## DATASET ENTRIES

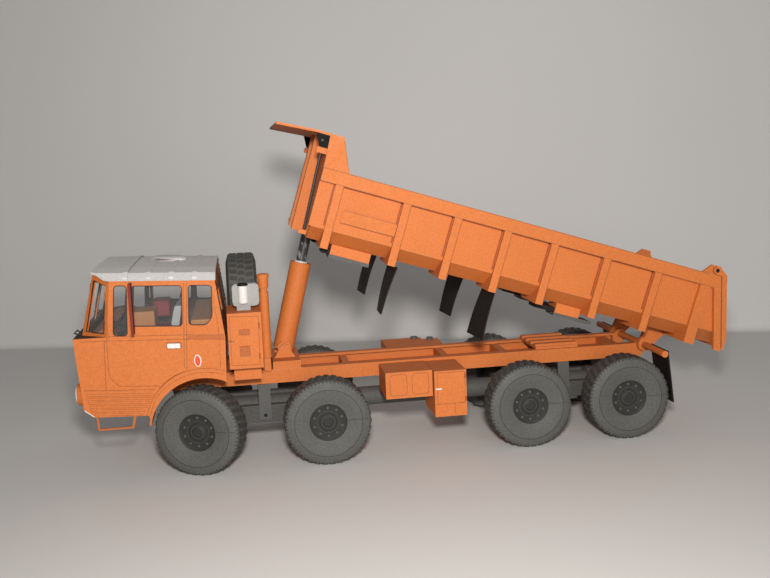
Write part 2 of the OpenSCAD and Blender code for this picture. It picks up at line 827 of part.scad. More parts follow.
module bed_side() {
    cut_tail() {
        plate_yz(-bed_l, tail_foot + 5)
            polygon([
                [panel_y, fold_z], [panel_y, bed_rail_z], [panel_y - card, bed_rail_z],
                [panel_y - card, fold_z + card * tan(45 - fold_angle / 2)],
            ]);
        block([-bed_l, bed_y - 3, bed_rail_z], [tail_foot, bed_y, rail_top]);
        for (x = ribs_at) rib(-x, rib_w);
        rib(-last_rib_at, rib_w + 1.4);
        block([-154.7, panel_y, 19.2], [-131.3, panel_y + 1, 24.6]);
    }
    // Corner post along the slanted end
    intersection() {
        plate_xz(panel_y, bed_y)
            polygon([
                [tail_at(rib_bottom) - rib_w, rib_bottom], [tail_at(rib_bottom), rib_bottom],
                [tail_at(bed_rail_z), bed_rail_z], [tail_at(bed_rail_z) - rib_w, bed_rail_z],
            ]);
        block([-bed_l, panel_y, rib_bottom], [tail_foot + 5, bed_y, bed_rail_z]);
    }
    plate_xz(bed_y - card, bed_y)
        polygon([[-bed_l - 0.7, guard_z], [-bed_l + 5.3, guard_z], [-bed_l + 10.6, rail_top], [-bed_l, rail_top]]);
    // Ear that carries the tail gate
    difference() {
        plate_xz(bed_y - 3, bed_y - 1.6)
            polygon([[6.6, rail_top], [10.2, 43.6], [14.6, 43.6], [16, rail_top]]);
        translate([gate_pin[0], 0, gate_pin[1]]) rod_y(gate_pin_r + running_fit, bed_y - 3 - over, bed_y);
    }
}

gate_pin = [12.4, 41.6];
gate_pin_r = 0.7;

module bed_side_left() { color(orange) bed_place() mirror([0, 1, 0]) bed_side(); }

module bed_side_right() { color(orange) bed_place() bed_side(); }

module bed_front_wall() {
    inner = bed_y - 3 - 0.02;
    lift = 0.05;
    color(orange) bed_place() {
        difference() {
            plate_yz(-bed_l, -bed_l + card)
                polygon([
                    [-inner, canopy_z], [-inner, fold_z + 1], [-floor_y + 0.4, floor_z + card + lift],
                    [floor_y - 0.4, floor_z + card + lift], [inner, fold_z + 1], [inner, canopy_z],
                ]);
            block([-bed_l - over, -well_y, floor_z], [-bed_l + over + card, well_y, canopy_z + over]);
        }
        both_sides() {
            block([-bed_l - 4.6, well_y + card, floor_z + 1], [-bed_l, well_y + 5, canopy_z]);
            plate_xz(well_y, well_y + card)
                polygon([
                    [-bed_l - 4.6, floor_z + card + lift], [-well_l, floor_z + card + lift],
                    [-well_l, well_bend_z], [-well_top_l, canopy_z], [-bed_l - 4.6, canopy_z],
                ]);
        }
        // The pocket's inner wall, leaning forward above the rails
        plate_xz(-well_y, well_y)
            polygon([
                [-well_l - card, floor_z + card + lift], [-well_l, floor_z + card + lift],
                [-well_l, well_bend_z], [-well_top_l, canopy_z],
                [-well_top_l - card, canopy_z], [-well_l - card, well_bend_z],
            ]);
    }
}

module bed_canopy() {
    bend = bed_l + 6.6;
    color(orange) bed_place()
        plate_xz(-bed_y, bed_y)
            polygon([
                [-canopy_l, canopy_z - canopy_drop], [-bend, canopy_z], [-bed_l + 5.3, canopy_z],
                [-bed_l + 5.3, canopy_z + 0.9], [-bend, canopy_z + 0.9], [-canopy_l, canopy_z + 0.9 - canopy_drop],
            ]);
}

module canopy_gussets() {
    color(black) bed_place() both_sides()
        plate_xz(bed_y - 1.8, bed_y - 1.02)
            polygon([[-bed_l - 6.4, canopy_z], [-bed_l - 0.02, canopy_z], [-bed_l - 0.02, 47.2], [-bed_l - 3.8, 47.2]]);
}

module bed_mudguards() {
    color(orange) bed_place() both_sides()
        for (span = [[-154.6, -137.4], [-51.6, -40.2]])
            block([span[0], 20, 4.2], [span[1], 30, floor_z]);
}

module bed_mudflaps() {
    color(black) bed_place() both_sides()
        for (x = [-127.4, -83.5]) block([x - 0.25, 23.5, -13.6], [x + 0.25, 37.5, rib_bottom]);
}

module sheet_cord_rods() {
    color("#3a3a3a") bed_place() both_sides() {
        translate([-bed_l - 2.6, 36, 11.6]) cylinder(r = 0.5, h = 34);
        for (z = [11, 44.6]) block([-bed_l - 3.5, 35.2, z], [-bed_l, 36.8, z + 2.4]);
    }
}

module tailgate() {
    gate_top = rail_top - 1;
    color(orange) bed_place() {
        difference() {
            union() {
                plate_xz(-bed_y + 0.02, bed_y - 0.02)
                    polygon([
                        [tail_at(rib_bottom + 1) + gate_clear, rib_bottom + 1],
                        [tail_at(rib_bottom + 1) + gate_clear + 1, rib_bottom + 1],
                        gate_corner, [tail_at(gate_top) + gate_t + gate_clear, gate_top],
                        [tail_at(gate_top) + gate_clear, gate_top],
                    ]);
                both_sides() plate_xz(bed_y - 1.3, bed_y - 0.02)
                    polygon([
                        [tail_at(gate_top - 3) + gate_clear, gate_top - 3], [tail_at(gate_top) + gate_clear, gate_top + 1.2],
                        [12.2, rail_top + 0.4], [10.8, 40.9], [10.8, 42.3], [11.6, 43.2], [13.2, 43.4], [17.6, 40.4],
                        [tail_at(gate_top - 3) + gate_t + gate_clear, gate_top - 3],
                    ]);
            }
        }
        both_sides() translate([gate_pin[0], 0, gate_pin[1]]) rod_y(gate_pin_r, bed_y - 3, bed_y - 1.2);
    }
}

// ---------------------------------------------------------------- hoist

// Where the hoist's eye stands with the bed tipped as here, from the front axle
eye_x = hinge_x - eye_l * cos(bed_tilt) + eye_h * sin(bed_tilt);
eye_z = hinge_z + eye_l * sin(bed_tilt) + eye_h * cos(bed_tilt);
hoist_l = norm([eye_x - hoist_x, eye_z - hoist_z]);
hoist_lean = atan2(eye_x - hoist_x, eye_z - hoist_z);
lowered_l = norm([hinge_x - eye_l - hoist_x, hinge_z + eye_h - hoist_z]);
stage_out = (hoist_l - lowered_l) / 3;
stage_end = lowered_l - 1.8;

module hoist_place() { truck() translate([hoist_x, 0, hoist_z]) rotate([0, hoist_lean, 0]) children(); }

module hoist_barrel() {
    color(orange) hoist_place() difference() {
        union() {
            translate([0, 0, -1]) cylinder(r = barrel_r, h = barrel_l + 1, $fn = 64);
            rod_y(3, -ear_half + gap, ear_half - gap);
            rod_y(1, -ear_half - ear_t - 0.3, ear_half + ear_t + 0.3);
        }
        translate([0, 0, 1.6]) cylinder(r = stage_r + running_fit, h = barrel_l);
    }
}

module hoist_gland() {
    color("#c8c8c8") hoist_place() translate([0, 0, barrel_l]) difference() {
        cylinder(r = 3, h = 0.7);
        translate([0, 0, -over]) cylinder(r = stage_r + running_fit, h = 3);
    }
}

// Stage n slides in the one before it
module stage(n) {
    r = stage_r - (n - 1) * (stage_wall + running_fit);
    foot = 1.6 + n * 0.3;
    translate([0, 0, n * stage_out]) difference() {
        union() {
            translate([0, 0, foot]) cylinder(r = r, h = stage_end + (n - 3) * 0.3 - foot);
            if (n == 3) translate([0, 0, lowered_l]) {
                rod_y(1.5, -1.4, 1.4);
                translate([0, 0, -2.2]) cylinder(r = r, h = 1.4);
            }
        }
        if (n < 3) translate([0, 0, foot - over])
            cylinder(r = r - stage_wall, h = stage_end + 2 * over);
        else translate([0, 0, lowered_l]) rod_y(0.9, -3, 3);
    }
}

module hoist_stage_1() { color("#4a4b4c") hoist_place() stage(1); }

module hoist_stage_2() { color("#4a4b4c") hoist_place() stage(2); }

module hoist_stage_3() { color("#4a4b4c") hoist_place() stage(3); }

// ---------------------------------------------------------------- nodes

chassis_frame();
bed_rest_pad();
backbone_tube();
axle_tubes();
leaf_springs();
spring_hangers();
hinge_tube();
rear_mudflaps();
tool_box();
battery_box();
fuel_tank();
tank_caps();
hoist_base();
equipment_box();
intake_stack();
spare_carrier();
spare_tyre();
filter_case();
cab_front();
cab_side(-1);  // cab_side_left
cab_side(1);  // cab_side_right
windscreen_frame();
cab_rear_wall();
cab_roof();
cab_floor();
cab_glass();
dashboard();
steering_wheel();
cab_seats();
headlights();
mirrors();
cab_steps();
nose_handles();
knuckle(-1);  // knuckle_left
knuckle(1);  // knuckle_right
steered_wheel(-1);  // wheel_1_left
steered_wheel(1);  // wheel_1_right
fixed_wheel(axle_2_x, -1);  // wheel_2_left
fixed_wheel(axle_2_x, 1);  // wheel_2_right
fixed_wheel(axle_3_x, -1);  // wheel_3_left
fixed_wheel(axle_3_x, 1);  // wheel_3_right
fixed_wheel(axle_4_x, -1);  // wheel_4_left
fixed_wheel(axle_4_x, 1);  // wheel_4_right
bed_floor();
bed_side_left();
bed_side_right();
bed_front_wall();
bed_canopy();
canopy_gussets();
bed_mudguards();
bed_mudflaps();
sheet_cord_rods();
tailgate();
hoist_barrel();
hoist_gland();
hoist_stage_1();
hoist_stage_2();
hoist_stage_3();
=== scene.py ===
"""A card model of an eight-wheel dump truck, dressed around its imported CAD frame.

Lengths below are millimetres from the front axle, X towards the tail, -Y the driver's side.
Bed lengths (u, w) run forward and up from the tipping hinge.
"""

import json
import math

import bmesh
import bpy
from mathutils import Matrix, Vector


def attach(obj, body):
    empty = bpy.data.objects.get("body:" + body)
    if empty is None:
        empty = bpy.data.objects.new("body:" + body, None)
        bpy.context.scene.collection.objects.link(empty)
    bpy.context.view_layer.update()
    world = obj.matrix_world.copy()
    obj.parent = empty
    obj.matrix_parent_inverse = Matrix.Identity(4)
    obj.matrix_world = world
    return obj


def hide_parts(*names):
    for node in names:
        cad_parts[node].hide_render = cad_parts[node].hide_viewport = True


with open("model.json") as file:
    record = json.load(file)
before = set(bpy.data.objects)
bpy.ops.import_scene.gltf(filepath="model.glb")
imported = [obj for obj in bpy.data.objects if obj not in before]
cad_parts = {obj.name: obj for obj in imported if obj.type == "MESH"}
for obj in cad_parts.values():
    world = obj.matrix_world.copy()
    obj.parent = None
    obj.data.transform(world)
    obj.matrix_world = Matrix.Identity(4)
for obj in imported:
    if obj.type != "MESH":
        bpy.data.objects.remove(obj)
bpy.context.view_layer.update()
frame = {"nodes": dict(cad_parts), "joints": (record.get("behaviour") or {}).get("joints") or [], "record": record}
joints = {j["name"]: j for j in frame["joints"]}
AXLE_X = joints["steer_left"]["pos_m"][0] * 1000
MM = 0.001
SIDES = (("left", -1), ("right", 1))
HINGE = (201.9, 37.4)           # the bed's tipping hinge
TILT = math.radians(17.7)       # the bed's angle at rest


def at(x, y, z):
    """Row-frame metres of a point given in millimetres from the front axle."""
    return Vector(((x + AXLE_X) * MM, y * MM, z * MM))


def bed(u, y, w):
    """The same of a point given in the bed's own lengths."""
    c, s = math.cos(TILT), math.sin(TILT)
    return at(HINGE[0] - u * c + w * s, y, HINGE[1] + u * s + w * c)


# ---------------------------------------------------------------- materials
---
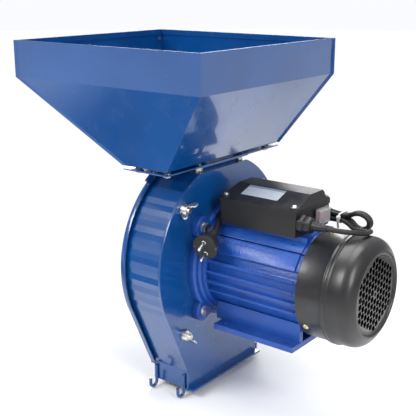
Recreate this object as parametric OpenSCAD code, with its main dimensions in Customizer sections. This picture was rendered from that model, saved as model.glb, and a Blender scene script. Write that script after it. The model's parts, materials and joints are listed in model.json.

## WHAT IS REQUIRED
Reproduce verbatim only the segment of the listing bounded by the line containing "chassis_frame();" and the line containing "record = json.load(file)", with both boundary lines included.

## COMPLETE RESPONSE
chassis_frame();
bed_rest_pad();
backbone_tube();
axle_tubes();
leaf_springs();
spring_hangers();
hinge_tube();
rear_mudflaps();
tool_box();
battery_box();
fuel_tank();
tank_caps();
hoist_base();
equipment_box();
intake_stack();
spare_carrier();
spare_tyre();
filter_case();
cab_front();
cab_side(-1);  // cab_side_left
cab_side(1);  // cab_side_right
windscreen_frame();
cab_rear_wall();
cab_roof();
cab_floor();
cab_glass();
dashboard();
steering_wheel();
cab_seats();
headlights();
mirrors();
cab_steps();
nose_handles();
knuckle(-1);  // knuckle_left
knuckle(1);  // knuckle_right
steered_wheel(-1);  // wheel_1_left
steered_wheel(1);  // wheel_1_right
fixed_wheel(axle_2_x, -1);  // wheel_2_left
fixed_wheel(axle_2_x, 1);  // wheel_2_right
fixed_wheel(axle_3_x, -1);  // wheel_3_left
fixed_wheel(axle_3_x, 1);  // wheel_3_right
fixed_wheel(axle_4_x, -1);  // wheel_4_left
fixed_wheel(axle_4_x, 1);  // wheel_4_right
bed_floor();
bed_side_left();
bed_side_right();
bed_front_wall();
bed_canopy();
canopy_gussets();
bed_mudguards();
bed_mudflaps();
sheet_cord_rods();
tailgate();
hoist_barrel();
hoist_gland();
hoist_stage_1();
hoist_stage_2();
hoist_stage_3();
=== scene.py ===
"""A card model of an eight-wheel dump truck, dressed around its imported CAD frame.

Lengths below are millimetres from the front axle, X towards the tail, -Y the driver's side.
Bed lengths (u, w) run forward and up from the tipping hinge.
"""

import json
import math

import bmesh
import bpy
from mathutils import Matrix, Vector


def attach(obj, body):
    empty = bpy.data.objects.get("body:" + body)
    if empty is None:
        empty = bpy.data.objects.new("body:" + body, None)
        bpy.context.scene.collection.objects.link(empty)
    bpy.context.view_layer.update()
    world = obj.matrix_world.copy()
    obj.parent = empty
    obj.matrix_parent_inverse = Matrix.Identity(4)
    obj.matrix_world = world
    return obj


def hide_parts(*names):
    for node in names:
        cad_parts[node].hide_render = cad_parts[node].hide_viewport = True


with open("model.json") as file:
    record = json.load(file)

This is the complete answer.